— Start —

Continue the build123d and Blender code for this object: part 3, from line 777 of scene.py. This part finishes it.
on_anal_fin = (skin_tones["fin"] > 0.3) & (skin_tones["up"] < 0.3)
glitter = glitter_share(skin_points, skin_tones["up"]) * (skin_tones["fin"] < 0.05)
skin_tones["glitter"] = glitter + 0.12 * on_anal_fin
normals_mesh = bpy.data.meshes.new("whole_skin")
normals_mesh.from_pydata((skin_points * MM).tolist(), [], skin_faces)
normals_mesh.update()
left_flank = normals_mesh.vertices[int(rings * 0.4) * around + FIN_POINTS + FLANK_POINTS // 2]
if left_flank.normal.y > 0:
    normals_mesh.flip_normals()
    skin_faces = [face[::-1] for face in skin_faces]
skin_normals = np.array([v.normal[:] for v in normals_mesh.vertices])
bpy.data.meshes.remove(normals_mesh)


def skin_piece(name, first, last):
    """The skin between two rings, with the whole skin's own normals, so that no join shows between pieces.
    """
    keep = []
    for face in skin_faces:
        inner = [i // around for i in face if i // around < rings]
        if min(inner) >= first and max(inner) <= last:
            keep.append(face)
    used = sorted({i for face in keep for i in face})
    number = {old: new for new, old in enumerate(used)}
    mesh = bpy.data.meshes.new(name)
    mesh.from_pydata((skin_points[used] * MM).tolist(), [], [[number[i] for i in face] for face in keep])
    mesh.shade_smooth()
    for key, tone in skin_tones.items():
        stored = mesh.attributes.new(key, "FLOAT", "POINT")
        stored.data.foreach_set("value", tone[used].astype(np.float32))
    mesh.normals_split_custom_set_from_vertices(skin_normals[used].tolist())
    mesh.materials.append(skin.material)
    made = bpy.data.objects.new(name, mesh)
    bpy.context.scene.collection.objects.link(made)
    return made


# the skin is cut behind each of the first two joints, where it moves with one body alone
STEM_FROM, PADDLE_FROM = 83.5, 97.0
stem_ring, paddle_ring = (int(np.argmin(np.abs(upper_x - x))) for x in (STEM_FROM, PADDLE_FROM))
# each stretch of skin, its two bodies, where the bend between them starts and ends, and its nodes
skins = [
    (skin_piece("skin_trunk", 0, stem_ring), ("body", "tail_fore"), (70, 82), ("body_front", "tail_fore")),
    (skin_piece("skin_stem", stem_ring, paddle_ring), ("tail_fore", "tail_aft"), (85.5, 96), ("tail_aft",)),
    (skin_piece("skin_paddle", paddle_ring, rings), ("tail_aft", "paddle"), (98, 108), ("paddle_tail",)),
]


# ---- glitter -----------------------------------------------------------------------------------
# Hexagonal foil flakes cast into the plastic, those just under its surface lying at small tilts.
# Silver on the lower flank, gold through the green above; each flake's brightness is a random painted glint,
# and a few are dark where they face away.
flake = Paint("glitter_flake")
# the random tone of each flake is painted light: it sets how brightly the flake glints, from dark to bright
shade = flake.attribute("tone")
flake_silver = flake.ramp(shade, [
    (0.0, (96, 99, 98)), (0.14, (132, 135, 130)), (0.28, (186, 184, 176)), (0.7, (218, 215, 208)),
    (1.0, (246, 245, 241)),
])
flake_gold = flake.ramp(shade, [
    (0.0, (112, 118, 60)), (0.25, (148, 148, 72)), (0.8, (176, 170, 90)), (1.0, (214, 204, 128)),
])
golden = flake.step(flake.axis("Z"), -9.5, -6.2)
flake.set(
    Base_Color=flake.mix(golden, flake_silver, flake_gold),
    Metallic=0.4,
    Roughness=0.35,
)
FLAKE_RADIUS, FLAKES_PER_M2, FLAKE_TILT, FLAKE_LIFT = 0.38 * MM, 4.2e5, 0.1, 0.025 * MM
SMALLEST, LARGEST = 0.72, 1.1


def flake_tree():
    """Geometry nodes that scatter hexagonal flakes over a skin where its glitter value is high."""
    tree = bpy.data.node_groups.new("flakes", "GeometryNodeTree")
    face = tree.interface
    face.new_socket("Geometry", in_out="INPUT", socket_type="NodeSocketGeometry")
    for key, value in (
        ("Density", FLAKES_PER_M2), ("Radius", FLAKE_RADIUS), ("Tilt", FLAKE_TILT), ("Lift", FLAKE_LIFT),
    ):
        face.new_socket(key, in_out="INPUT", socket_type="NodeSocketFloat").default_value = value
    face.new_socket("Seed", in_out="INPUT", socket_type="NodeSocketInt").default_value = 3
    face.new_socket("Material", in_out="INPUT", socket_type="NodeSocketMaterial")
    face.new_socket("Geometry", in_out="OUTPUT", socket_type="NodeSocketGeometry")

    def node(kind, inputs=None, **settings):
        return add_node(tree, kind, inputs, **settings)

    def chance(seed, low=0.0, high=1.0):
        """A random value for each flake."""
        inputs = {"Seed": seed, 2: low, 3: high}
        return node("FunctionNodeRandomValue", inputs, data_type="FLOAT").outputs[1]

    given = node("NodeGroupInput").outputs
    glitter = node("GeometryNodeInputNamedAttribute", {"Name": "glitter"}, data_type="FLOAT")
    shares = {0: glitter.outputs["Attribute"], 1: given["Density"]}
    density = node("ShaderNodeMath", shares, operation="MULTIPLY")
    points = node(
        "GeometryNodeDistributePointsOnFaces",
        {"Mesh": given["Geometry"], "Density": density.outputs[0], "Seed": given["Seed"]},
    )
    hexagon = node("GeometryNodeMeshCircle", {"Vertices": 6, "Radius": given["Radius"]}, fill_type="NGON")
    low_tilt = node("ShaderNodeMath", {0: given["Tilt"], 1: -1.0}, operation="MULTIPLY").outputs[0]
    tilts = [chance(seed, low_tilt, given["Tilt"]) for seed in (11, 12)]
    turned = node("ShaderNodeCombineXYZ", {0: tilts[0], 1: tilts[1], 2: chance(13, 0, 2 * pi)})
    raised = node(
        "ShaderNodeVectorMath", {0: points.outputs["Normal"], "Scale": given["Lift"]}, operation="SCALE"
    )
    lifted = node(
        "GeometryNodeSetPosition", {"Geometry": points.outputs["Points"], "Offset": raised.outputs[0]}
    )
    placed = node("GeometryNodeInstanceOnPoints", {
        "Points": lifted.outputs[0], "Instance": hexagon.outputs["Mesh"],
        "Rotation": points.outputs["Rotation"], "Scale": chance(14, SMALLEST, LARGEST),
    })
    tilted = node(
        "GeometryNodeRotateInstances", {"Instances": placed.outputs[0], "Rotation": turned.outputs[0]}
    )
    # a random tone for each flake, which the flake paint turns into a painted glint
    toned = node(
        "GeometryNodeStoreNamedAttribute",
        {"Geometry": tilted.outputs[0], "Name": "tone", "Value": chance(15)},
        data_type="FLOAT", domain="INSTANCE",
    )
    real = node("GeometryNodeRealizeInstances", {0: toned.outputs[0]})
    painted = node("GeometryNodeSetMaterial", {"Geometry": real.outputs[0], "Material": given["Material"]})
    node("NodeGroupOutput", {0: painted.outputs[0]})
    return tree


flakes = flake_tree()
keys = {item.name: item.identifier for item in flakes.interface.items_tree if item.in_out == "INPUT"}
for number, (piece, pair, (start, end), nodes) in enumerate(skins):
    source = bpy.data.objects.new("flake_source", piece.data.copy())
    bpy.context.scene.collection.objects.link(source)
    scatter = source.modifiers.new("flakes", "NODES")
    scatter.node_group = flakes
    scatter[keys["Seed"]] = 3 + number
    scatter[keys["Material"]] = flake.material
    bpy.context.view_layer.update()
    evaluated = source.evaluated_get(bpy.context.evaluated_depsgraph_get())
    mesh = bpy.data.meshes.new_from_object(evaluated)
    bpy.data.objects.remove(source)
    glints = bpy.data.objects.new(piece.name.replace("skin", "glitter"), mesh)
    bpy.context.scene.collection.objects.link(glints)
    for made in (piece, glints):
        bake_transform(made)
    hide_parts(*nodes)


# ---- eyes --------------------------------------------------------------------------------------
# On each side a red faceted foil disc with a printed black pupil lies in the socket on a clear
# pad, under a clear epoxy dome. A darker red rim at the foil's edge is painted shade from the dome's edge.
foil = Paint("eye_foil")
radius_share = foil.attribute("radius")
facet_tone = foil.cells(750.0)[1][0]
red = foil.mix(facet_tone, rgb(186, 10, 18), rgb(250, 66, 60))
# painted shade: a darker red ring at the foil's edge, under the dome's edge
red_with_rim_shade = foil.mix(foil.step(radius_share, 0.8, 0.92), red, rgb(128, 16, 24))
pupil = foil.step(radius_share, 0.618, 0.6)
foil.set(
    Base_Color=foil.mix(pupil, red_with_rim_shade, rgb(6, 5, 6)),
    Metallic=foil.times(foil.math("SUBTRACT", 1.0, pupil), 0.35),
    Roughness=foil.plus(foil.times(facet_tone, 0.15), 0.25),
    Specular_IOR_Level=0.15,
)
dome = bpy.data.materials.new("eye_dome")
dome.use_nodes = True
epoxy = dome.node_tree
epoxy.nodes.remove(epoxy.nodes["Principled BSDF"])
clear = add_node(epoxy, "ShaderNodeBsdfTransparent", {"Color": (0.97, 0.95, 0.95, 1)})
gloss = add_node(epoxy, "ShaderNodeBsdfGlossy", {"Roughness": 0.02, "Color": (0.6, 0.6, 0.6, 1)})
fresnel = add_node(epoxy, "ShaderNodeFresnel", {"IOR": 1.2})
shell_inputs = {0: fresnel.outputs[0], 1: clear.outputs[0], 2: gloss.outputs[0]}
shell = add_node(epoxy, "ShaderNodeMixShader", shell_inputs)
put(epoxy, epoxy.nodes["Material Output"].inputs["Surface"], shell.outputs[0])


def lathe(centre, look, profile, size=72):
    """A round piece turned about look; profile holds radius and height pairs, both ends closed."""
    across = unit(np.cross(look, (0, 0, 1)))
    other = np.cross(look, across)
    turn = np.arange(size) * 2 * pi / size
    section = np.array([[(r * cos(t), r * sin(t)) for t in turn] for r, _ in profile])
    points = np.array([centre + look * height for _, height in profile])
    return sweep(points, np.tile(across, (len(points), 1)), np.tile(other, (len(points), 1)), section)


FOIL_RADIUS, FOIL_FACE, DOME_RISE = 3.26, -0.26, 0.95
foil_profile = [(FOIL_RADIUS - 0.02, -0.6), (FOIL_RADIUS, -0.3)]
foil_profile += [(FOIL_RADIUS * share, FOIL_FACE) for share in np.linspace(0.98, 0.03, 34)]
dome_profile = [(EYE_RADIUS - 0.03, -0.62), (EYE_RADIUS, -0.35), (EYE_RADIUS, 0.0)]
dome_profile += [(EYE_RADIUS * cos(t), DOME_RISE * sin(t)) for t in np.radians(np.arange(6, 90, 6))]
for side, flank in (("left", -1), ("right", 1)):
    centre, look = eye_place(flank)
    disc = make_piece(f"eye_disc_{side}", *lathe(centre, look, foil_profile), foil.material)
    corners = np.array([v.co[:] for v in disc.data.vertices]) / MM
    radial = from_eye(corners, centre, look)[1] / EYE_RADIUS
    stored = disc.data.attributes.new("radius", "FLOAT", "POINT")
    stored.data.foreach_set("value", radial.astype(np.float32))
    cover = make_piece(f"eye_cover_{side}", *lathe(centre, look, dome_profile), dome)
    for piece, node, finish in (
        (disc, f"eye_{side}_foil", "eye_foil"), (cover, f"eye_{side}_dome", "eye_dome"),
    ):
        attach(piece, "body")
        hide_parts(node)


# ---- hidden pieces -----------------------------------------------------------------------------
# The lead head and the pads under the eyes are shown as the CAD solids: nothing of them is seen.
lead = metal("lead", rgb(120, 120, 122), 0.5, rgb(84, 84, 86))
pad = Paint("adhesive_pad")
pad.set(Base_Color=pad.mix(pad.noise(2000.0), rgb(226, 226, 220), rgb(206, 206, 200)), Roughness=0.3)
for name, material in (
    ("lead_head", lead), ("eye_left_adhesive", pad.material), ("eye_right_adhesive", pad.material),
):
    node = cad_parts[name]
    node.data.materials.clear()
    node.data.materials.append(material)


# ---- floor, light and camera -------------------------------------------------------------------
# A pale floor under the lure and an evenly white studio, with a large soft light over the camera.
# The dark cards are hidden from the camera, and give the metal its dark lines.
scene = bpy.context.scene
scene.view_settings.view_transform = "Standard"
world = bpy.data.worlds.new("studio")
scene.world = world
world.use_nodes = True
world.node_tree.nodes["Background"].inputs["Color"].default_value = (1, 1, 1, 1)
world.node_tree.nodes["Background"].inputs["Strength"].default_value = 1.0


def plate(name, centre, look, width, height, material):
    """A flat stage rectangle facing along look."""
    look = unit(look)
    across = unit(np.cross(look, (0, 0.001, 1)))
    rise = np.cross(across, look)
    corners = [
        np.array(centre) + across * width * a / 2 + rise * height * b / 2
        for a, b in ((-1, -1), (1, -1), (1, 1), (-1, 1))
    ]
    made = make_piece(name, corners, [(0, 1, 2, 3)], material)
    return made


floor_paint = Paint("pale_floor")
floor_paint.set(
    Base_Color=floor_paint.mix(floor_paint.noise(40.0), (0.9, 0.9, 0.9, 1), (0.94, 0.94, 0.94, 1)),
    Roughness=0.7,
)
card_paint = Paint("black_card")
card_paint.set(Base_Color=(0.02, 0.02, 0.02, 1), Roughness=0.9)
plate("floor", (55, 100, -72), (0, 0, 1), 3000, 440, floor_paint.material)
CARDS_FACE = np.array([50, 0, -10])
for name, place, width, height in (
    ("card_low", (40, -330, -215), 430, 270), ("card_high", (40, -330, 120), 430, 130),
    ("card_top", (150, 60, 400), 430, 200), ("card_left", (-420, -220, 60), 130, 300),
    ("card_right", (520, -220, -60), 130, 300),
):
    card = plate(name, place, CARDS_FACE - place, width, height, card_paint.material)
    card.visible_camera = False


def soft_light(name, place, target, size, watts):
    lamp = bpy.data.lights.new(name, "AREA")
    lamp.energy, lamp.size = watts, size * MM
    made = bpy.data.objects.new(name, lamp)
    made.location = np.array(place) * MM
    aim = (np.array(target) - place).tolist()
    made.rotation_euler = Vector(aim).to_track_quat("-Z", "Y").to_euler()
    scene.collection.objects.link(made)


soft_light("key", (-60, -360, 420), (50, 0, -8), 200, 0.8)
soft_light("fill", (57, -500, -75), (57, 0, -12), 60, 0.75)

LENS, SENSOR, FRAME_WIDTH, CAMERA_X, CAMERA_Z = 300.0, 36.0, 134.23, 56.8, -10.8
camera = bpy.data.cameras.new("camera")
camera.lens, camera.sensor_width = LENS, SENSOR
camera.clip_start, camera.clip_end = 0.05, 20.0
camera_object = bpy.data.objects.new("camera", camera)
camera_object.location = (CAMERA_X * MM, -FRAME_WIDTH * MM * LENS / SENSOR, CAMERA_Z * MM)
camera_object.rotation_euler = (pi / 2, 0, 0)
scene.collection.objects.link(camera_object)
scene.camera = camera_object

— End —

Aim –
Copy whichever lines in the listing above contain the word "scene".

Complete output –
Continue the build123d and Blender code for this object: part 3, from line 777 of scene.py. This part finishes it.
    bpy.context.scene.collection.objects.link(made)
    bpy.context.scene.collection.objects.link(source)
    bpy.context.scene.collection.objects.link(glints)
scene = bpy.context.scene
scene.view_settings.view_transform = "Standard"
scene.world = world
    scene.collection.objects.link(made)
scene.collection.objects.link(camera_object)
scene.camera = camera_object